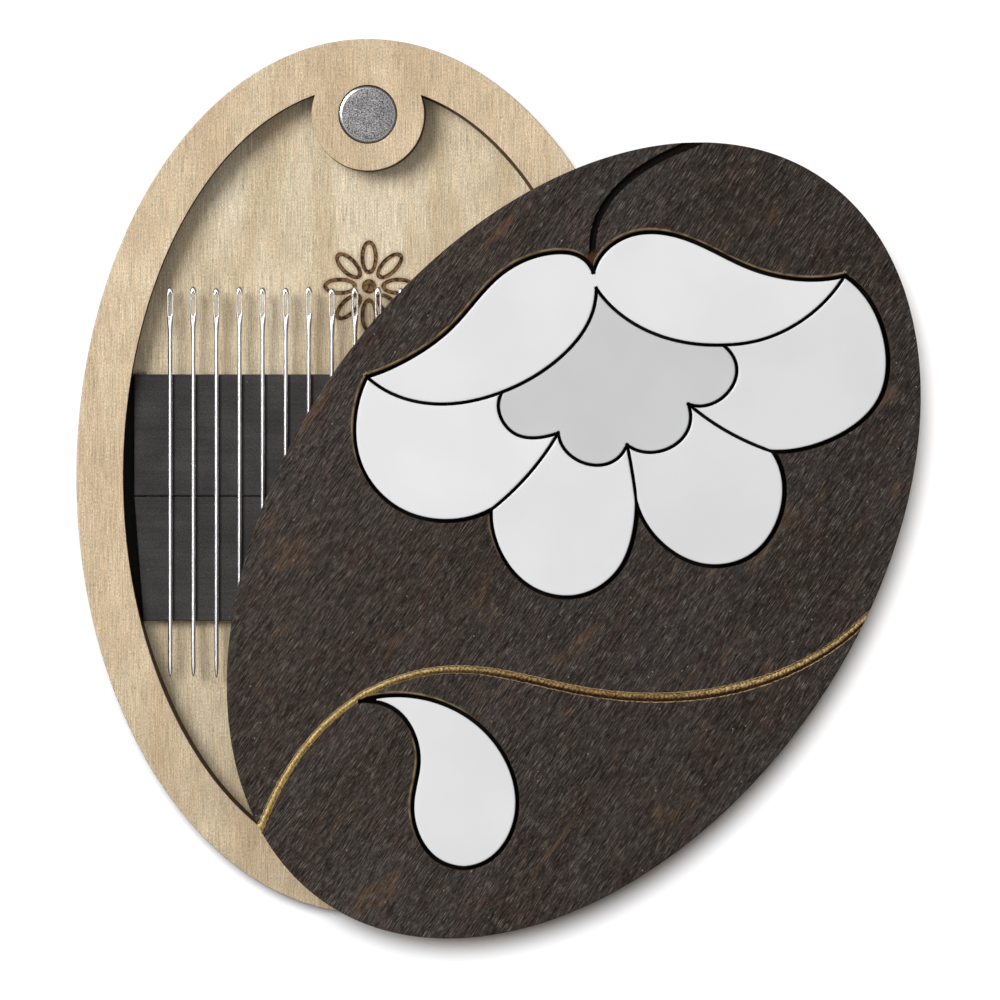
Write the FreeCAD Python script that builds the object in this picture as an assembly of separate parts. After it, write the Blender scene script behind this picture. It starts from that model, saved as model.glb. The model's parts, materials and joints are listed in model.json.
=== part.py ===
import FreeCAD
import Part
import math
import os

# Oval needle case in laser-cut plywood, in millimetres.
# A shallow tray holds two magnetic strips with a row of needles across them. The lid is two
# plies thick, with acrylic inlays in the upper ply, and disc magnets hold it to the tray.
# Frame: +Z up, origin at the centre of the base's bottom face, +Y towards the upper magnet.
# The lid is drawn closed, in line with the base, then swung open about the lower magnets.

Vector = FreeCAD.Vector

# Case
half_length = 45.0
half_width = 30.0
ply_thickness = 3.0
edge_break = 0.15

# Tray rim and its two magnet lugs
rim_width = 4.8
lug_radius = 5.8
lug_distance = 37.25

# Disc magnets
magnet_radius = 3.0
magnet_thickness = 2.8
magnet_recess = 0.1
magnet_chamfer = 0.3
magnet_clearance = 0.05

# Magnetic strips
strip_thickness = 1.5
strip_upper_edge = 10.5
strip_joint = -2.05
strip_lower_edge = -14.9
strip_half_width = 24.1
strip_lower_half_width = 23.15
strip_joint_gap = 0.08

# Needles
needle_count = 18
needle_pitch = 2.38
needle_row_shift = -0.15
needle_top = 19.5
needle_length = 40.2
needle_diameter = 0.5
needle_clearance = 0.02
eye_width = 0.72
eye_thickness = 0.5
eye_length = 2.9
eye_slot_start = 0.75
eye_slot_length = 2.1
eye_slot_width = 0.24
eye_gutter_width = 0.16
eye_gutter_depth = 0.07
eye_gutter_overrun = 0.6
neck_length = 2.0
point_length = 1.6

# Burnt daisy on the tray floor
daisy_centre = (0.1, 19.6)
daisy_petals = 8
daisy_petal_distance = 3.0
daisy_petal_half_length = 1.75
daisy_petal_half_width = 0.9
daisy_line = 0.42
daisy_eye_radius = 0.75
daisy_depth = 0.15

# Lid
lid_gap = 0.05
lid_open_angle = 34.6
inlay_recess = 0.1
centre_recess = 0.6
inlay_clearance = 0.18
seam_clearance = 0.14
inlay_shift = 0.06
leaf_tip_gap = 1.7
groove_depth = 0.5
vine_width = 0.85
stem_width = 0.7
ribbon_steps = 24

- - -

## Description of the task
Print the listing above from its first line through the line with "Vector = FreeCAD.Vector", and stop there.

## Solution to this problem
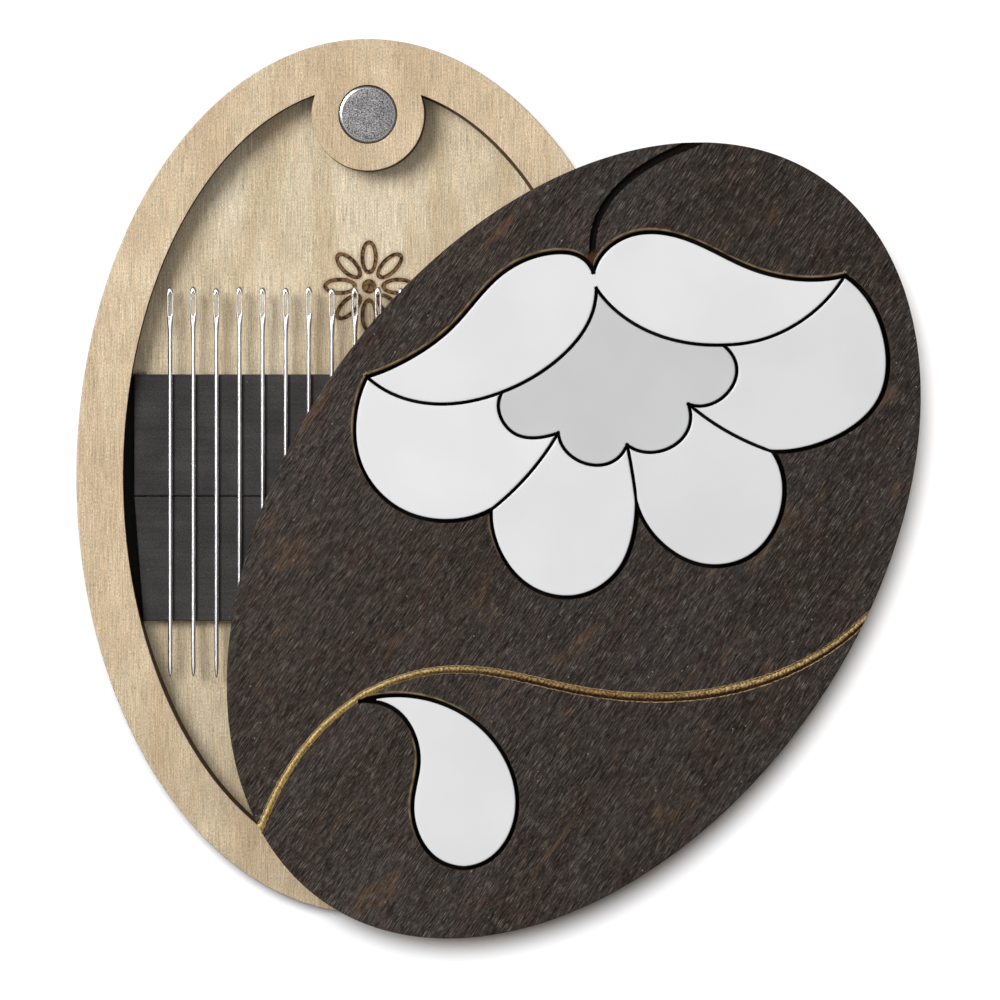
Write the FreeCAD Python script that builds the object in this picture as an assembly of separate parts. After it, write the Blender scene script behind this picture. It starts from that model, saved as model.glb. The model's parts, materials and joints are listed in model.json.
=== part.py ===
import FreeCAD
import Part
import math
import os

# Oval needle case in laser-cut plywood, in millimetres.
# A shallow tray holds two magnetic strips with a row of needles across them. The lid is two
# plies thick, with acrylic inlays in the upper ply, and disc magnets hold it to the tray.
# Frame: +Z up, origin at the centre of the base's bottom face, +Y towards the upper magnet.
# The lid is drawn closed, in line with the base, then swung open about the lower magnets.

Vector = FreeCAD.Vector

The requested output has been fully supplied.